* _GIVEN TASK_
Print the line containing "Break this object" and each line after it through the end, please, with nothing added.

* _DATA PROVIDED_
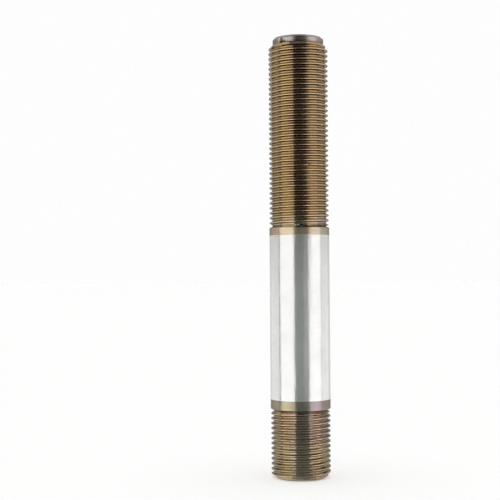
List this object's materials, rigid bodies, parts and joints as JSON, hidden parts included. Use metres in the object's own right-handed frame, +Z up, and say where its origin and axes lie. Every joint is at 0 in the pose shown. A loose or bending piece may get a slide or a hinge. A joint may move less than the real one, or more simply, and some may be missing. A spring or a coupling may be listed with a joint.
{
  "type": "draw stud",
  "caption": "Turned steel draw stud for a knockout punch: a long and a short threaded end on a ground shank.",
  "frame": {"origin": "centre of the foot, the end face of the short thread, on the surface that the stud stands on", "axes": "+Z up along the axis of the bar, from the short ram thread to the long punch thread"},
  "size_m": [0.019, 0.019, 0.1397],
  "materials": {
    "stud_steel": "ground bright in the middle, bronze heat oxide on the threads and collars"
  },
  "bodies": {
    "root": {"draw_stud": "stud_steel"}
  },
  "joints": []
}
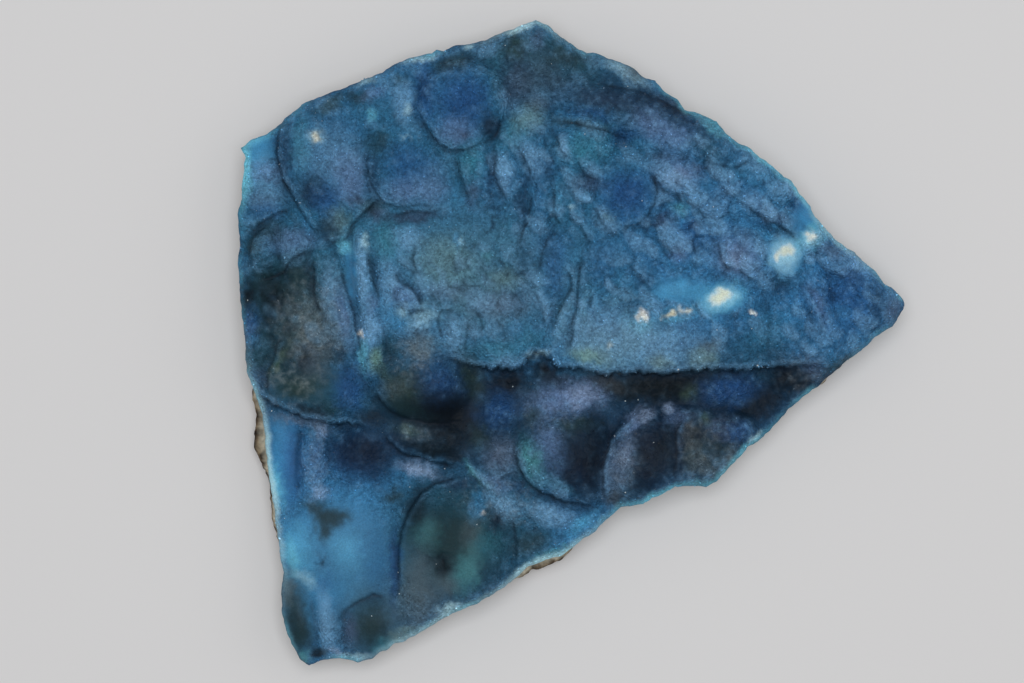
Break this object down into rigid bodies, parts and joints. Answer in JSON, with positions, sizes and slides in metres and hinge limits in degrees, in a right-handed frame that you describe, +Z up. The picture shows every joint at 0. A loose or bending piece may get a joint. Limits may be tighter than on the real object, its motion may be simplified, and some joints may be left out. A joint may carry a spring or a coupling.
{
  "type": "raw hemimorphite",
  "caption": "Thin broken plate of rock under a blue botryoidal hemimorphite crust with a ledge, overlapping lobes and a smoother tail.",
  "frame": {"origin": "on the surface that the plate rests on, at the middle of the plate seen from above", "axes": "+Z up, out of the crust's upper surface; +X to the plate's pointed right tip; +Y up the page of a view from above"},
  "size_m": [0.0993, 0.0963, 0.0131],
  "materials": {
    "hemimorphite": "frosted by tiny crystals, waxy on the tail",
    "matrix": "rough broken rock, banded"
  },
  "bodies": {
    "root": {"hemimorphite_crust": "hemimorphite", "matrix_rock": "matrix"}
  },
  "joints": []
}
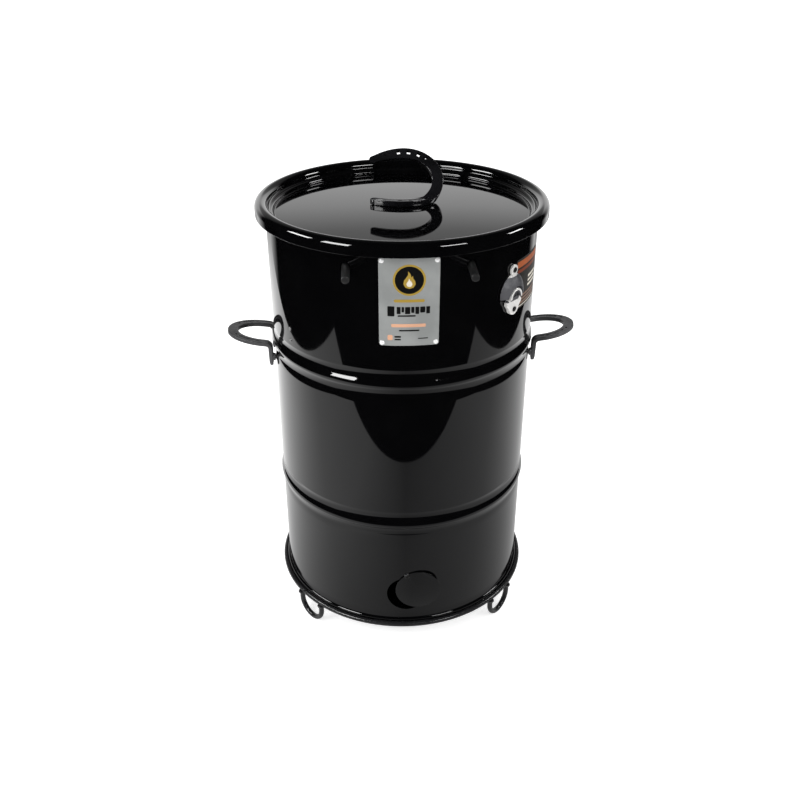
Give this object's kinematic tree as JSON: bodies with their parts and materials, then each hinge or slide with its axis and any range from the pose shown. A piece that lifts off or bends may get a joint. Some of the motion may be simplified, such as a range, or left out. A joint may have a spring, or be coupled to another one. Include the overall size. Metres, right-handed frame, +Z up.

* _COMPLETE OUTPUT_
Break this object down into rigid bodies, parts and joints. Answer in JSON, with positions, sizes and slides in metres and hinge limits in degrees, in a right-handed frame that you describe, +Z up. The picture shows every joint at 0. A loose or bending piece may get a joint. Limits may be tighter than on the real object, its motion may be simplified, and some joints may be left out. A joint may carry a spring or a coupling.
{
  "type": "raw hemimorphite",
  "caption": "Thin broken plate of rock under a blue botryoidal hemimorphite crust with a ledge, overlapping lobes and a smoother tail.",
  "frame": {"origin": "on the surface that the plate rests on, at the middle of the plate seen from above", "axes": "+Z up, out of the crust's upper surface; +X to the plate's pointed right tip; +Y up the page of a view from above"},
  "size_m": [0.0993, 0.0963, 0.0131],
  "materials": {
    "hemimorphite": "frosted by tiny crystals, waxy on the tail",
    "matrix": "rough broken rock, banded"
  },
  "bodies": {
    "root": {"hemimorphite_crust": "hemimorphite", "matrix_rock": "matrix"}
  },
  "joints": []
}
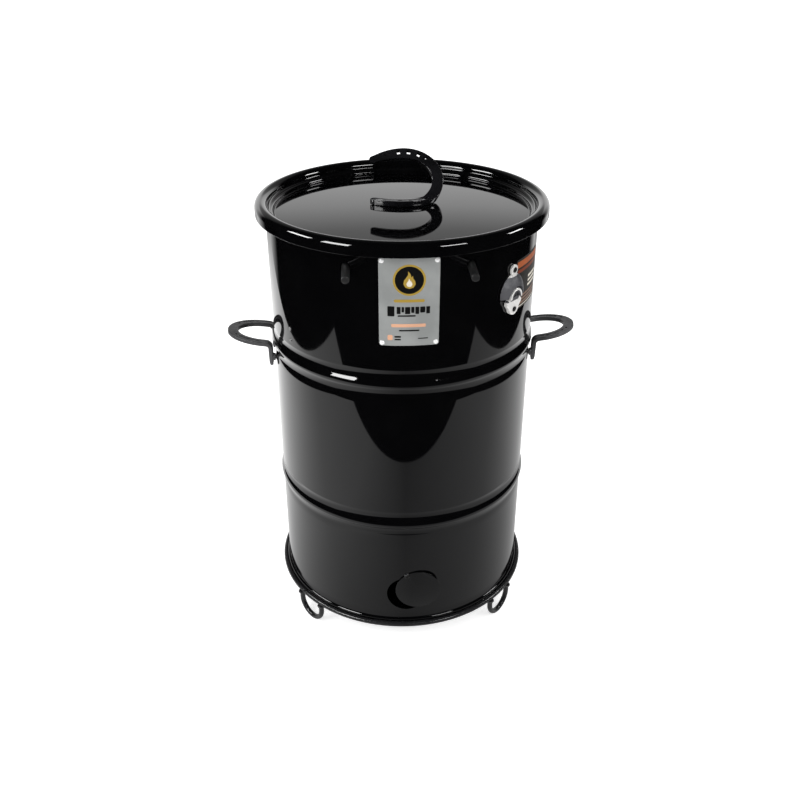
Give this object's kinematic tree as JSON: bodies with their parts and materials, then each hinge or slide with its axis and any range from the pose shown. A piece that lifts off or bends may get a joint. Some of the motion may be simplified, such as a range, or left out. A joint may have a spring, or be coupled to another one. Include the overall size. Metres, right-handed frame, +Z up.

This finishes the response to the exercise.